Now that I've made some kernel contributions (I still consider myself a
newbie), I think about how there may actually be good reasons for trying
to handle non-Earth times in the kernel, compared to the silly people
like me having their timekeeping systems in userspace. For example,
things like log timestamps. A machine that is running Linux on another
planet (I know, it's ambitious, but humor me), will report events in
terms of seconds. But, that's in terms of Earth seconds. For humans, it
would make sense to use a time system that applies to Mars for its own
calendars. So if someone is reading the logs and they see "one million
seconds", how would they know exactly when the message occurred? One
million Earth seconds does not equate to one million Mars seconds.

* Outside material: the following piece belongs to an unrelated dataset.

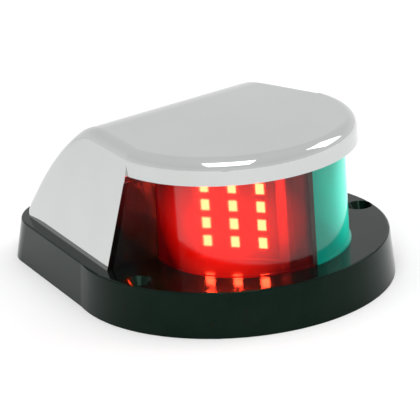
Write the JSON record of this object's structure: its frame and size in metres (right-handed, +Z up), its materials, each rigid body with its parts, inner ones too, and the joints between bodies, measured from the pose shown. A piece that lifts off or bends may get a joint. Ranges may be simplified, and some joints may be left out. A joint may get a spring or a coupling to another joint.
{
  "type": "bi-colour navigation light",
  "caption": "Deck-mount red and green navigation light with a round lens under a chromed visor cover that slopes down to the tail, on a black base.",
  "frame": {"origin": "middle of the footprint on the deck face, at the bottom of the base", "axes": "+Z up from the deck, +Y towards the tail so the lenses face -Y, +X towards the green lens"},
  "size_m": [0.088, 0.109, 0.0451],
  "materials": {
    "base_plastic": "glossy black moulding",
    "chrome_shell": "mirror chrome",
    "red_lens": "clear red",
    "green_lens": "clear green",
    "divider_plastic": "matt black",
    "bulkhead_plastic": "gloss black",
    "screen_plastic": "matt black",
    "deck_gasket": "matt",
    "seal_rubber": "matt",
    "grommet_rubber": "matt",
    "carrier_metal": "brushed",
    "stainless": "bright",
    "insert_brass": "turned",
    "led_board": "white solder mask",
    "led_package": "white",
    "driver_board": "green solder mask",
    "ferrite": "matt",
    "winding_copper": "enamelled",
    "capacitor_can": "satin",
    "chip_black": "matt",
    "resistor_body": "glazed",
    "terminal_plastic": "semi-gloss green",
    "supply_wire": "red insulation",
    "return_wire": "black insulation",
    "red_led_light": "lit phosphor",
    "green_led_light": "lit phosphor"
  },
  "bodies": {
    "root": {"base_housing": "base_plastic", "deck_gasket": "deck_gasket", "outlet_grommet": "grommet_rubber", "cover_seal": "seal_rubber", "visor_cover": "chrome_shell", "cover_inserts": "insert_brass", "cover_screws": "stainless", "green_lens": "green_lens", "red_lens": "red_lens", "lens_divider": "divider_plastic", "lens_foot_seal": "seal_rubber", "lens_top_seal": "seal_rubber", "bulkhead": "bulkhead_plastic", "bulkhead_screws": "stainless", "light_screen": "screen_plastic", "led_carrier": "carrier_metal", "carrier_screws": "stainless", "green_led_board": "led_board", "red_led_board": "led_board", "green_led_packages": "led_package", "red_led_packages": "led_package", "green_led_windows": "green_led_light", "red_led_windows": "red_led_light", "led_board_screws": "stainless", "driver_board": "driver_board", "driver_screws": "stainless", "inductor_core": "ferrite", "inductor_winding": "winding_copper", "capacitors": "capacitor_can", "regulator_chips": "chip_black", "chip_resistors": "resistor_body", "protection_diode": "chip_black", "terminal_block": "terminal_plastic", "terminal_screws": "stainless", "supply_leads": "supply_wire", "return_leads": "return_wire"}
  },
  "joints": []
}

(I try not to think about the "how long is a second" thing..)
My point is, if humans adopt timekeeping systems for other planets,
there may (or may not?) be a good reason for the kernel to keep track
of time outside of Earth.
Now, I am being ambitious, very optimistic, and potentially delusional
for thinking that people would want to use other timekeeping systems in
other planets, and still have Linux be around in the far future, and
choose to have timekeeping in the kernel instead of in userspace. But,
I know I'm not the only person interested in this topic. There is NASA's
Mars24 Sunclock[2] which does track time in terms of hours, minutes and
seconds, but at the rate that it does on Mars.
So, the problem: There is currently no way to handle or provide
timekeeping on other planets, aside from conversions. But maybe that
should only stay in userspace. The users affected: well, as of writing,
astronomers and space enthusiasts, looking to track events and time
using other planetary timekeeping systems and calendars.

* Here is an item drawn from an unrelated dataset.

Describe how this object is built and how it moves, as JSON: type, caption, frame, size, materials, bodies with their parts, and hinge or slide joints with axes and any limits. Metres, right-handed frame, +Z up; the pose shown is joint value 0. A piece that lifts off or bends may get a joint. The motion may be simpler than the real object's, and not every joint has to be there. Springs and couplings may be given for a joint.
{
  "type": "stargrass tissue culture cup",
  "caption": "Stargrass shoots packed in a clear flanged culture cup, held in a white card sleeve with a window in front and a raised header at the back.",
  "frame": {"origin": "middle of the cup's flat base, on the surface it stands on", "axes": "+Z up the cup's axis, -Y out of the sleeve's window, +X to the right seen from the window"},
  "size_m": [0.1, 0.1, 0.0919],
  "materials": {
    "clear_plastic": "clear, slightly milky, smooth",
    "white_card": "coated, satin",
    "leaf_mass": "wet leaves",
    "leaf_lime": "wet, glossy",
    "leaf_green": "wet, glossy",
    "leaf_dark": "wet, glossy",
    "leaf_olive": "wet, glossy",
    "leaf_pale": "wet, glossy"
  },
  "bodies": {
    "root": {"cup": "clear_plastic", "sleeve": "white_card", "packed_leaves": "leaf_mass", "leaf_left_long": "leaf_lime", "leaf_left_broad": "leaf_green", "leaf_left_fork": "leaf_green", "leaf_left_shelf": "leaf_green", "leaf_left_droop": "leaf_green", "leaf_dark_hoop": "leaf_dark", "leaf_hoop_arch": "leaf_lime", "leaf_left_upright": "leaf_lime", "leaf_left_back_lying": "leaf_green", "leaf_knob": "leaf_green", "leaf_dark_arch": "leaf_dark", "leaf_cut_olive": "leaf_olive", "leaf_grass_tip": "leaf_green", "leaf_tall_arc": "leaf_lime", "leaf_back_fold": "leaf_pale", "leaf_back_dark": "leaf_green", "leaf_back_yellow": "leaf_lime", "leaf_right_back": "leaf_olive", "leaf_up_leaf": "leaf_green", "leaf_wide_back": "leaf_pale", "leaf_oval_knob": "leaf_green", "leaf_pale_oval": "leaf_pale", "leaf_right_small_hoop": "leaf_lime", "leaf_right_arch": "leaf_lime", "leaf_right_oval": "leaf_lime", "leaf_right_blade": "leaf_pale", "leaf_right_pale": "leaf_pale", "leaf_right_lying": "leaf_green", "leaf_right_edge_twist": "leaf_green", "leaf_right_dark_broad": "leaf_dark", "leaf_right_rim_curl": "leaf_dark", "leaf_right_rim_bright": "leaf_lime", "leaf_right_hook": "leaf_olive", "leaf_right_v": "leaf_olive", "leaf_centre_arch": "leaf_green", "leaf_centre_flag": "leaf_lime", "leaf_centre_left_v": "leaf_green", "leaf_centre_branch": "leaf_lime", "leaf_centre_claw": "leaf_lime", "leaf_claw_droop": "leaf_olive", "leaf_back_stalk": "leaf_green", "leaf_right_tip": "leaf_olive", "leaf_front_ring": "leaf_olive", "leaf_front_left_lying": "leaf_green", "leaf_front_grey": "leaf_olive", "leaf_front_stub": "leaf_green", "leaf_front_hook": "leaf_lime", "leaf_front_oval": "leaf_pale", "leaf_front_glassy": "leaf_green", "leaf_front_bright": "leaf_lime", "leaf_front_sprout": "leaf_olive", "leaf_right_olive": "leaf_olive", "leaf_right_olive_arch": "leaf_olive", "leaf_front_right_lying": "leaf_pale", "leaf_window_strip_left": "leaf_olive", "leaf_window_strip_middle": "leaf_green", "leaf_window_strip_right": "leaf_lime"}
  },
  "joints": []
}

I admittedly don't know much about timekeeping in the kernel, but there
are functions for atomic time, which could actually get some use!
Appreciate your interest! When adding functionality to the kernel, we
do have to ask what is the benefit gained from moving logic into the
kernel if it could otherwise be done from userland. Logic we add to
the kernel that has uABI visibility requires indefinite maintenance,
potentially introduces bugs, etc. So there has to be a clear benefit
to do so.
I understand. Maybe I could try to do some benchmarking to determine if
the time it takes to query the time is sufficient.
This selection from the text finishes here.